| Given information |
┌──

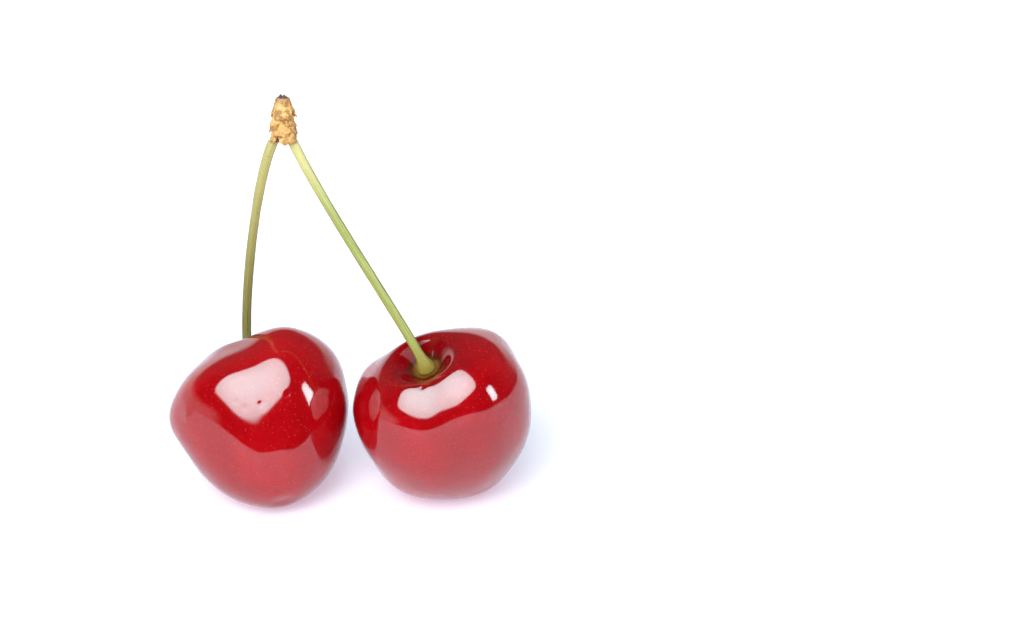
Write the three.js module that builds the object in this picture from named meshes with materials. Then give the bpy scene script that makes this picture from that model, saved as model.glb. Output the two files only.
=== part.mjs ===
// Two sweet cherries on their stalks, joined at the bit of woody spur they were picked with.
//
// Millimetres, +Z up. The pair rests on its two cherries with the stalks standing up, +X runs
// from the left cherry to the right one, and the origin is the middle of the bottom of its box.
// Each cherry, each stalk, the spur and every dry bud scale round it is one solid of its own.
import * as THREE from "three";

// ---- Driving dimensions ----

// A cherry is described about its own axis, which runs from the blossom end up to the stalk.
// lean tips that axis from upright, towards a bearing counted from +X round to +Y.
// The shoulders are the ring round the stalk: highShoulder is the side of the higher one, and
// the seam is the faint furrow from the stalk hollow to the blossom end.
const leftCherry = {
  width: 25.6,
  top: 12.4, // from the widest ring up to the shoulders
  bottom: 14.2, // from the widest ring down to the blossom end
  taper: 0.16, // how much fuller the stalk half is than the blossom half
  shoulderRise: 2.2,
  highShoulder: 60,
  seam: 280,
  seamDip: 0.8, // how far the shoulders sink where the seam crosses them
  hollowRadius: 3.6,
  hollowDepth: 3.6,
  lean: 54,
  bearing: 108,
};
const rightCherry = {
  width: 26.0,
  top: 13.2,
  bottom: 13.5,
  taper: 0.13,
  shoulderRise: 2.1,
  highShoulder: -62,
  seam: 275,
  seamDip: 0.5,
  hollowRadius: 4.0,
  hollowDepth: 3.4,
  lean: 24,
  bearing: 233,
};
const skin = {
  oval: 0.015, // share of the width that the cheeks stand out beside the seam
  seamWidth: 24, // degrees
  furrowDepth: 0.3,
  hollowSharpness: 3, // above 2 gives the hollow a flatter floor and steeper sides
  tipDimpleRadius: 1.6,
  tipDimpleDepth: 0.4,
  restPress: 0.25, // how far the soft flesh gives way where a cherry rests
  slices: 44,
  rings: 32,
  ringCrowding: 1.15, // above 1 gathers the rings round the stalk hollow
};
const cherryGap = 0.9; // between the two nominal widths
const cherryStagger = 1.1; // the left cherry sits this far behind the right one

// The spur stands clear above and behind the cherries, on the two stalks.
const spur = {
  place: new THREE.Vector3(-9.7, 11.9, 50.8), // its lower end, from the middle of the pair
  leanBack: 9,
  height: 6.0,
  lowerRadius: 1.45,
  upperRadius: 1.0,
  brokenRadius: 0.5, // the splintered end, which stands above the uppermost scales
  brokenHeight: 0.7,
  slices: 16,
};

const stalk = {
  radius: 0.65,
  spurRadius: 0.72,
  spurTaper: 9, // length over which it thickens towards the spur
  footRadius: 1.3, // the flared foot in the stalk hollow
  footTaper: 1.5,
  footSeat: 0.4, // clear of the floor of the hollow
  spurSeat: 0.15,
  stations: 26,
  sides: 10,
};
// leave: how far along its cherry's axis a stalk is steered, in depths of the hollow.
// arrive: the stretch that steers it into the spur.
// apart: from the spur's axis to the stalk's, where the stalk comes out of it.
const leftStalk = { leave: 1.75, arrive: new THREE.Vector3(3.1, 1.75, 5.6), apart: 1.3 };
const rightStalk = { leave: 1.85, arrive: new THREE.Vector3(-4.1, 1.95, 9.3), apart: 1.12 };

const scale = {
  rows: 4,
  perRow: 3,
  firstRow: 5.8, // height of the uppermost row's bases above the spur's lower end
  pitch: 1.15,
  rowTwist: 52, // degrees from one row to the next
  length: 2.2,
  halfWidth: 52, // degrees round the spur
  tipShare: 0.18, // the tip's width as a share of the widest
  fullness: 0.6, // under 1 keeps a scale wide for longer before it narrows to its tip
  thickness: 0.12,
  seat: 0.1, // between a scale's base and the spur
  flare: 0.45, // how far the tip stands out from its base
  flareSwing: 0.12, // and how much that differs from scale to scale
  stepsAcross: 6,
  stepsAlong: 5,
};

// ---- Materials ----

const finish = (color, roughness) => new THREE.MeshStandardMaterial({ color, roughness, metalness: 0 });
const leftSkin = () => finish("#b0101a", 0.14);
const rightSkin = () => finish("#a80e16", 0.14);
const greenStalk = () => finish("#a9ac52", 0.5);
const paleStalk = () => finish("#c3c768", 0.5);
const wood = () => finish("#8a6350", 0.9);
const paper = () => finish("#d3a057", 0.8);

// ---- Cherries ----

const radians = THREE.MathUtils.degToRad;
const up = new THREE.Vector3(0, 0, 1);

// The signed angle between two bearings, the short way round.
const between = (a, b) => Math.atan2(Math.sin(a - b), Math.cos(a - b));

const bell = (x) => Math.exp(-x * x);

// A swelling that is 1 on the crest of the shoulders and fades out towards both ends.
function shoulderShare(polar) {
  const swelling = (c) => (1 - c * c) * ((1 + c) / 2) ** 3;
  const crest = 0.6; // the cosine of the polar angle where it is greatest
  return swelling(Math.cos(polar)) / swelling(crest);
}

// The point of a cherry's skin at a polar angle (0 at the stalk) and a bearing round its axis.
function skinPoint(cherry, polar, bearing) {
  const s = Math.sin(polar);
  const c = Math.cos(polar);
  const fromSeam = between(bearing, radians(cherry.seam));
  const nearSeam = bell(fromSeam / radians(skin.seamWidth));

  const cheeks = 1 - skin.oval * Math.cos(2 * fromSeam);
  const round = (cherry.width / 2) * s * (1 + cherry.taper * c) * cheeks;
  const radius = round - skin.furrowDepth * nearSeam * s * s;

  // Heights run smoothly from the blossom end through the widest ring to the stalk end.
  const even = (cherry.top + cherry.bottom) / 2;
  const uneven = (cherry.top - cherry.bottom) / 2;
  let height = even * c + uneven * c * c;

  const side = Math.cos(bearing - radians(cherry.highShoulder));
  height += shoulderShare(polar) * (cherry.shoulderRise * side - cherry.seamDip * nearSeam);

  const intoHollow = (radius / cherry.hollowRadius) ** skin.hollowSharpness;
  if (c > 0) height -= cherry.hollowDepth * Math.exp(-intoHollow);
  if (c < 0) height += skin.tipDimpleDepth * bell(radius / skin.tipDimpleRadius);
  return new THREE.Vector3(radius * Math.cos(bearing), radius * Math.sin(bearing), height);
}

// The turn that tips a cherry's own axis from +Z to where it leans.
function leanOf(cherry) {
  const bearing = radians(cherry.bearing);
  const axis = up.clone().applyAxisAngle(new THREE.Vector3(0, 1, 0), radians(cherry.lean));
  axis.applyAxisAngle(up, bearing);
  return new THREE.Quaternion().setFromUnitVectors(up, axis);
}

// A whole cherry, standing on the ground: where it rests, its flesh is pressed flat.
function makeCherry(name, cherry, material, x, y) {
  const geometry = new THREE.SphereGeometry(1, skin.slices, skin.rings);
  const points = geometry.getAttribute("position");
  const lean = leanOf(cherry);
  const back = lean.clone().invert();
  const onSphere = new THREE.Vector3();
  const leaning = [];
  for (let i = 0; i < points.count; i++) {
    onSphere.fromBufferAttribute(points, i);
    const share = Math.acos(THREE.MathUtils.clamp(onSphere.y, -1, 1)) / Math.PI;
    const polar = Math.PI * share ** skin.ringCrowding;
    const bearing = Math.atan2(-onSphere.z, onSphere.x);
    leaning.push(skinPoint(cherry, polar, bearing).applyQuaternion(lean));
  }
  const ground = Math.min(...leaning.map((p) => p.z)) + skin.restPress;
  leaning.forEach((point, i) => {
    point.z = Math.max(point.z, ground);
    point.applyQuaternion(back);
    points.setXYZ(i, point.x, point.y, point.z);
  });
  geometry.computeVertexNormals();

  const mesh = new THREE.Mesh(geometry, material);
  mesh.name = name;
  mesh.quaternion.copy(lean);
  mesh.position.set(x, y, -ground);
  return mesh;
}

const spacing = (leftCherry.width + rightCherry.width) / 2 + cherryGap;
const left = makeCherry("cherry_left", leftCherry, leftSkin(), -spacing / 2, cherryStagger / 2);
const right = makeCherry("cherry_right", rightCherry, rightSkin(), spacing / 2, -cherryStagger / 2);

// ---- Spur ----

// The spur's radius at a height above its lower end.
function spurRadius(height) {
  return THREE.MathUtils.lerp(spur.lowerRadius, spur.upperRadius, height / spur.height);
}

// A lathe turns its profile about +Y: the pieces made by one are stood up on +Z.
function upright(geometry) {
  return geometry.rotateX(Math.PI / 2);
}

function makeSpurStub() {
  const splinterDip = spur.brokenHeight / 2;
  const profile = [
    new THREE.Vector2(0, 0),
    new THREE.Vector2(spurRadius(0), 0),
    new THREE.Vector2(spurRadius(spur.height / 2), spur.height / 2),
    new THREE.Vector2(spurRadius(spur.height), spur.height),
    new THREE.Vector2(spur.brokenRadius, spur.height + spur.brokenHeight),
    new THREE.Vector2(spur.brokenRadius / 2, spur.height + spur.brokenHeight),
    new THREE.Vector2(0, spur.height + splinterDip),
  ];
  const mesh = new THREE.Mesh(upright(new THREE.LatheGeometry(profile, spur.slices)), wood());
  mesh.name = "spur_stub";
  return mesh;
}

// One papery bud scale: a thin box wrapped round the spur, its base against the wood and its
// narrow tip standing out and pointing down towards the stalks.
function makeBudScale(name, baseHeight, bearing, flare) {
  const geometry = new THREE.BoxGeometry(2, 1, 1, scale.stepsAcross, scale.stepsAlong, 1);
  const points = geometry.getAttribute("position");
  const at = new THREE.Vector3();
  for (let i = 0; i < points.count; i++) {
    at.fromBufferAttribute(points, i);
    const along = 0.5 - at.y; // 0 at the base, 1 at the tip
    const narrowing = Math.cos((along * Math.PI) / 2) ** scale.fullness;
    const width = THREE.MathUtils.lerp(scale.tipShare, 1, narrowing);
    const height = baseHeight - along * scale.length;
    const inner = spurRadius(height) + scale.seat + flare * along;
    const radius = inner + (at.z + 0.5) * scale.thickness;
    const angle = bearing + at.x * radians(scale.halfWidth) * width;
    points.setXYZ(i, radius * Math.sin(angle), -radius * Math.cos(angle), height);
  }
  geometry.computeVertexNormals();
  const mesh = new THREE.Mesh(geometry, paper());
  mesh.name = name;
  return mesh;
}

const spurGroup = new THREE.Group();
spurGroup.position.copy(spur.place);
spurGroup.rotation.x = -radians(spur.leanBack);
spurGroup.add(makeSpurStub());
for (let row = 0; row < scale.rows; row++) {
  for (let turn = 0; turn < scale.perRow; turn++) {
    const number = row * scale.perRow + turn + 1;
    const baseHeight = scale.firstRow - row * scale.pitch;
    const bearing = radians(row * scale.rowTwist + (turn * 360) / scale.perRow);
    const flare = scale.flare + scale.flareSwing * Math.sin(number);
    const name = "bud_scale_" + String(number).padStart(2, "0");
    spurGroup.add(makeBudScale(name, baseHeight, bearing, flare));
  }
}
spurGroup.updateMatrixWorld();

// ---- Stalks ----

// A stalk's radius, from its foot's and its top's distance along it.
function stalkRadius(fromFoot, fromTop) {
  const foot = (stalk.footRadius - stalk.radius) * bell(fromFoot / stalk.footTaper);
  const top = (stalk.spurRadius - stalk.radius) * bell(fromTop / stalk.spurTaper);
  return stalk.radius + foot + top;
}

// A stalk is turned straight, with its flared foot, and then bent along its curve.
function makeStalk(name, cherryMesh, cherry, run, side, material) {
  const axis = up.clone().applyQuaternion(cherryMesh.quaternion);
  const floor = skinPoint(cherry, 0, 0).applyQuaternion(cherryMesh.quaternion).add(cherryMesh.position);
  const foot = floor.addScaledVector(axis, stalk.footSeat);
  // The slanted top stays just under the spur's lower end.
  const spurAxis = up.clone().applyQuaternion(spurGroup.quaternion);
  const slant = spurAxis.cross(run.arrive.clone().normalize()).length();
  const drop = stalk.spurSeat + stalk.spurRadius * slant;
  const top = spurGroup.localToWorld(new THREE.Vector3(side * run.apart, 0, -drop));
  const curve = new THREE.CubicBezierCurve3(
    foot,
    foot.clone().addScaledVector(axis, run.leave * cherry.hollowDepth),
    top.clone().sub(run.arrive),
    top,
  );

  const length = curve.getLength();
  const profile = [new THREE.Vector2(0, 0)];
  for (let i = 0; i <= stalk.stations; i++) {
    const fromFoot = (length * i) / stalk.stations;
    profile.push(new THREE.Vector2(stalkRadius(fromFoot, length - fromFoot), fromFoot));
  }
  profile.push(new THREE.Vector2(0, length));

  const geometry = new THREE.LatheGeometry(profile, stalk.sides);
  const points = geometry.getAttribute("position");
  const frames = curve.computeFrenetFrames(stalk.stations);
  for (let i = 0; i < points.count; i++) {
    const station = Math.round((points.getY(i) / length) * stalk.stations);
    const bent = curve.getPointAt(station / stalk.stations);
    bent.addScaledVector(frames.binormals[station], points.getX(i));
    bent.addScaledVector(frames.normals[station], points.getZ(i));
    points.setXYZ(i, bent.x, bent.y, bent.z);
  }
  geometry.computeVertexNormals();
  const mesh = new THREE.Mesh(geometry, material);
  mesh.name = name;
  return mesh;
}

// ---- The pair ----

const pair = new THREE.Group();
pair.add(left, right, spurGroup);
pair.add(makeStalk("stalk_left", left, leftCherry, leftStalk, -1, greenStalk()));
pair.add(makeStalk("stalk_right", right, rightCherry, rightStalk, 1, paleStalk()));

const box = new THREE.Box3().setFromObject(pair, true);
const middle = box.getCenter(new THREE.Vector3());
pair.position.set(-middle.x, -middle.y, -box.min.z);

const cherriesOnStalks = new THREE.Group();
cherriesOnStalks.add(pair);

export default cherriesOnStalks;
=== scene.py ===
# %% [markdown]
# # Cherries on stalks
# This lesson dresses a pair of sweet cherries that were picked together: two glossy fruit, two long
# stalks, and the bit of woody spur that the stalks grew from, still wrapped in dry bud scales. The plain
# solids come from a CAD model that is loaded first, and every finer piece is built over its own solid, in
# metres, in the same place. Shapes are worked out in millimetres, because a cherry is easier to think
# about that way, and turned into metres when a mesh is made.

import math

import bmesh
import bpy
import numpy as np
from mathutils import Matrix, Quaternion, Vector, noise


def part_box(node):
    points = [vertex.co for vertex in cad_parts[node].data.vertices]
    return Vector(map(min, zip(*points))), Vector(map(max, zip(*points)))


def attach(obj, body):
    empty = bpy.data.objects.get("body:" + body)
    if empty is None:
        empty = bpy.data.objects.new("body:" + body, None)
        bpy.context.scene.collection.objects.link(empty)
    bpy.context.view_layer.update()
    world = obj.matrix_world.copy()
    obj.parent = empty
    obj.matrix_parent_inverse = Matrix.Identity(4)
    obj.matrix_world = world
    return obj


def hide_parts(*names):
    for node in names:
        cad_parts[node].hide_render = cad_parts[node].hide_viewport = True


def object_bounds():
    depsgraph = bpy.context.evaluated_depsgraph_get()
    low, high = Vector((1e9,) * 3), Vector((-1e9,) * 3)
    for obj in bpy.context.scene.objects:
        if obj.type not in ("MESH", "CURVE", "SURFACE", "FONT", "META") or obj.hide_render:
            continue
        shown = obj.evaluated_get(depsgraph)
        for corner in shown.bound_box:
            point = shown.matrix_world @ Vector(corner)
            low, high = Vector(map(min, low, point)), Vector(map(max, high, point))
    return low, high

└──
┌──

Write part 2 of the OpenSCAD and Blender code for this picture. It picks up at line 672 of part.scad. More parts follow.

└──
┌──

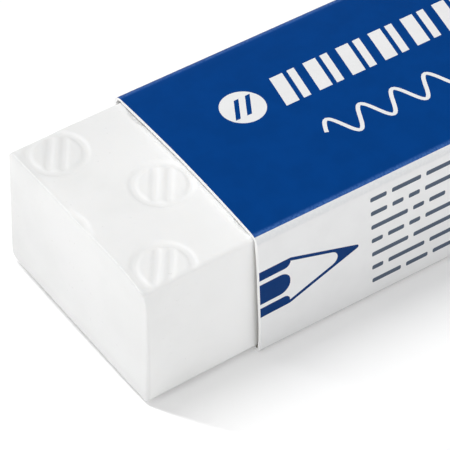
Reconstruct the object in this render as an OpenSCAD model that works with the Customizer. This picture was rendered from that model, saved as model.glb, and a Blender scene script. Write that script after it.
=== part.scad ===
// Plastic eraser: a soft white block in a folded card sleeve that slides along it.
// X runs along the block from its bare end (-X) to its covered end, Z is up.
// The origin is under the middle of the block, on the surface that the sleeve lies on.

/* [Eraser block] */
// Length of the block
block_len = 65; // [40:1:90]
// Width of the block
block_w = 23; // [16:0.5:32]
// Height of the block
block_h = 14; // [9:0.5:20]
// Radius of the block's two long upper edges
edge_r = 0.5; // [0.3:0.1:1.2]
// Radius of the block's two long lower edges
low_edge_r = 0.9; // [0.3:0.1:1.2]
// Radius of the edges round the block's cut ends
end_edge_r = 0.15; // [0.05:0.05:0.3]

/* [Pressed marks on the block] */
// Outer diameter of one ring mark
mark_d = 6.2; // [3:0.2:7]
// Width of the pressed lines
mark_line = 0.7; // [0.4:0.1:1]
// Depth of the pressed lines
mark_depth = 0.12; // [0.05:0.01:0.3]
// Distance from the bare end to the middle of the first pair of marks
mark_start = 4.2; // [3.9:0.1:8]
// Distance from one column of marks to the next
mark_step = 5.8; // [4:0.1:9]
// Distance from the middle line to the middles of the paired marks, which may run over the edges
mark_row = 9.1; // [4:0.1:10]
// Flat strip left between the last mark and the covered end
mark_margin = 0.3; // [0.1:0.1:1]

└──

| Task prompt |
Begin at the line that has "Write the three.js" in the entries above; stop after the line that has "---- Driving dimensions". Transcribe exactly those lines and no others.

| Task response |
Write the three.js module that builds the object in this picture from named meshes with materials. Then give the bpy scene script that makes this picture from that model, saved as model.glb. Output the two files only.
=== part.mjs ===
// Two sweet cherries on their stalks, joined at the bit of woody spur they were picked with.
//
// Millimetres, +Z up. The pair rests on its two cherries with the stalks standing up, +X runs
// from the left cherry to the right one, and the origin is the middle of the bottom of its box.
// Each cherry, each stalk, the spur and every dry bud scale round it is one solid of its own.
import * as THREE from "three";

// ---- Driving dimensions ----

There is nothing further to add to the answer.